Speed of Light – I’ve never seen it explained this way #physics #science
The speed of light in a vacuum is a constant – a serious constant that never varies no matter your frame of reference. I can write the words, but the concept is hard to grapple with. My intuition has been crafted here on the surface of a pretty little planet where there is always something that can go faster than something else. But forget intuition.
The most common explanation for this cosmic speed limit is that as an object goes faster and faster, its mass increases. And this explanation makes some sense. After all, it’s harder to push a mountain than a pebble. If the mass of objects become infinite as they get closer to the speed of light, it makes sense that you cannot break that speed barrier — it would take infinite energy to accomplish. BigThink.com
I can read those words too… but… mass gets bigger?

How about this: You can move through space, like intuition tells you. And you move through time (though you can’t control that rate, not as a clock measures it.) Einstein said, any object is traveling through both space and time: through spacetime. Part of its journey is through space and part is through time. That’s not so hard.

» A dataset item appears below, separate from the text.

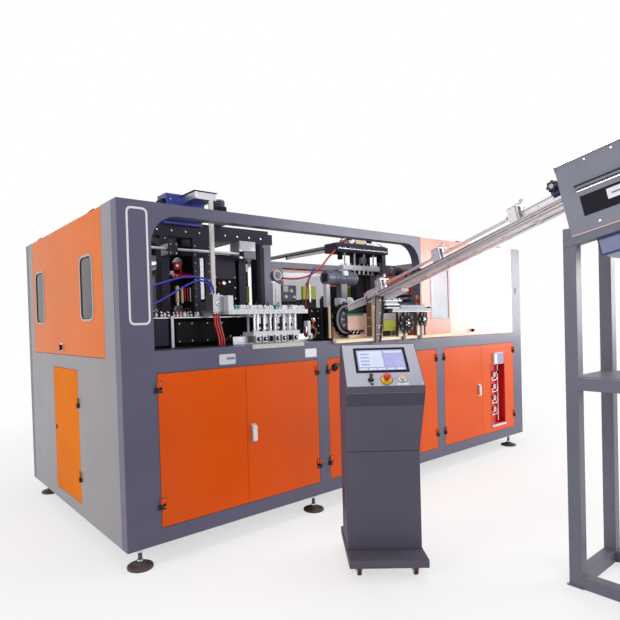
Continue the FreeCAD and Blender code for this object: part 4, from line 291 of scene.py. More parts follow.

When the theory was pushed harder, what was revealed was that every object travels through spacetime at a single speed — the speed of light. From one of Einstein’s professors, mathematician Hermann Minkowski
The maths are beyond my abilities, but… okay. “If you move at fixed speed, you can move in any direction you want, but in no direction can you move faster than that fixed speed. And it’s identical in spacetime.”
Objects move in spacetime at the speed of light. A stationary object isn’t moving through space at all, so the object is moving through time at the speed of light. Furthermore, an object moving through space at the speed of light has no speed left over to move through time.
Thus, the absolute maximum speed an object could move through space or time individually is also the speed of light. Note that this idea also explains the weird features of relativity, like time slowing down for an object as its speed gets faster and faster. An object traveling more through space is traveling less through time.
So, that’s it. The real reason you cannot travel through space faster than light is because you are always traveling through spacetime at the speed of light. The best you can do is transport all your effort into moving through space; but, once you have pushed all your motion in the space direction, there just isn’t any more speed left. BigThink.com
I’ve quoted a lot from the article because I’m still absorbing the “wow.” Now, I need time to let it settle into my brain (at the speed of light.) Of course, I still don’t know why there is a limit to the speed of light, but (hand-wave) that’s just somewhere in the math. Thanks to Don Lincoln for his article.